The Postal Service’s vision is to be a sustainability leader by creating a culture of conservation throughout the Postal Service and leading the adoption of sustainable business practices by employees, customers, suppliers, the mailing industry and U.S. federal government peers.
Donahoe talked about the Postal Service’s 400 Lean Green Teams, comprised of cross-functional postal employees who collaborate to identify and implement low- and no-cost ways to conserve natural resources, purchase fewer consumable products and reduce costs.
“Lean Green Teams have helped the Postal Service reduce energy, water and petroleum-fuel use, and solid waste to landfills, helping the Postal Service save more than $5 million in fiscal year (FY) 2010. Lean Green Teams also helped recycle more than 222,000 tons of material — an increase of nearly 8,000 tons over the prior year — which generated $13 million in revenue and saved more than $9 million in landfill fees,” said Donahoe. “This is a powerful story and makes the business case for sustainability,” he added.
The Postal Service works to achieve aggressive sustainability performance goals, including:
- Reducing facility energy use 30 percent by 2015.
- Reducing vehicle petroleum use 20 percent by 2015.
- Increasing vehicle alternative fuel use 10 percent each year through 2015.
- Reducing greenhouse gas emissions 20 percent by 2020.
The agency’s FY 2010 Annual Sustainability Report, released in June 2011, demonstrated the Postal Service is meeting or exceeding a number of its sustainability goals — including a 133-percent increase in alternative fuel use, a 33-percent reduction of supplies purchases and a nearly 30-percent reduction in facility energy use. Facility energy use reductions helped yield a cost avoidance of more than $400 million since FY 2007.

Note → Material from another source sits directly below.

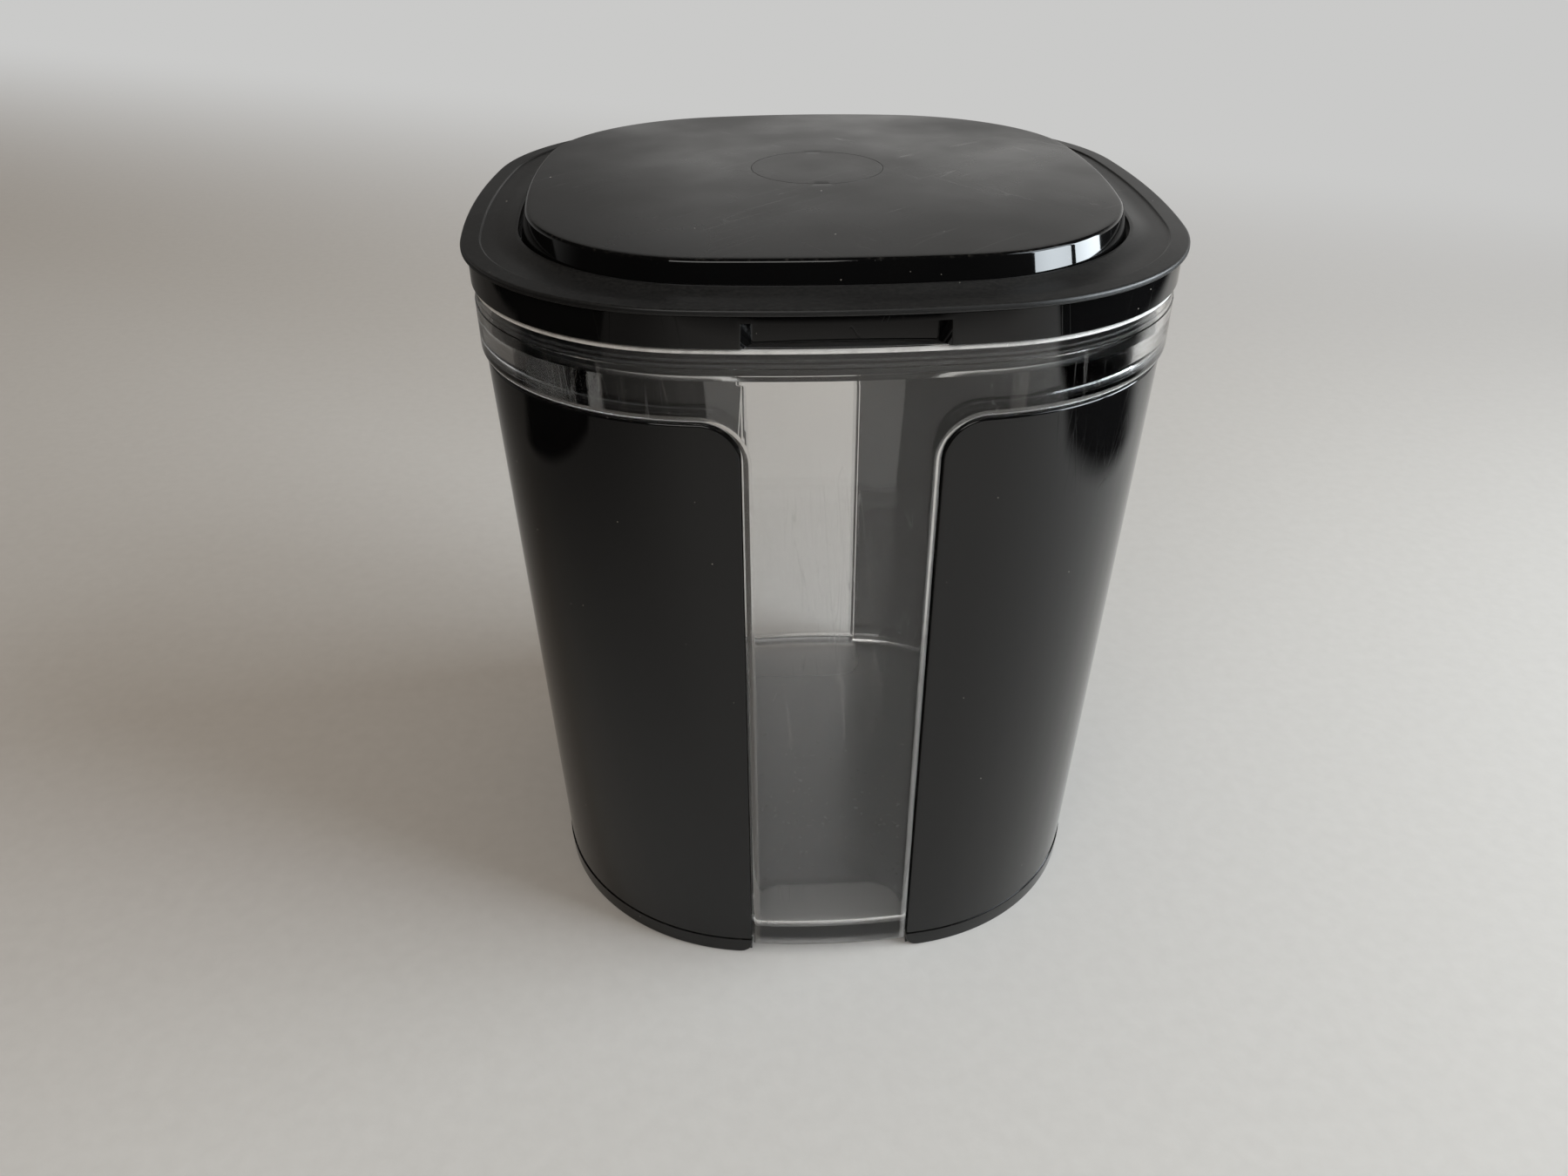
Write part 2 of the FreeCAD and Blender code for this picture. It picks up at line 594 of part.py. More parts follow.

In FY 2011, the Postal Service, the first U.S. federal agency to measure and publicly record its greenhouse gas (GHG) emissions, reported an 8-percent reduction in its GHG emissions from an FY 2008 baseline, an achievement for which the agency was awarded the Climate Registry’s Gold Status Recognition, the first for any U.S. company or federal agency.
The high-profile international media roundtable was hosted by the International Post Corporation (IPC) and the South African Post Office. Other participants included the head of the South African Post Office, Nicholas Buick; the director, United Nations Environment program, John Christensen; the director general of the Universal Postal Union, Edouard Dayan, by video message, and the IPC chief executive officer, and president, Herbert-Michael Zapf.
The 2011 IPC Postal Sector Sustainability Report was debuted and discussed at the roundtable. The report contains member posts’ sustainability business cases, and demonstrates how global postal sector members continue to make great strides in cutting the industry’s carbon emissions, making the business case for going green.
The IPC is a cooperative association of the U.S. Postal Service and 23 other postal agencies in North America, Europe and the Pacific, whose mission is to develop and improve international postal services.
The Postal Service has won more than 75 environmental awards, including 40 White House Closing the Circle, 10 Environmental Protection Agency WasteWise Partner of the Year, Climate Action Champion, Direct Marketing Association Green Echo, Postal Technology International Environmental Achievement and Climate Registry Gold Status.
The Postal Service receives no tax dollars for operating expenses and relies on the sale of postage, products and services to fund its operations.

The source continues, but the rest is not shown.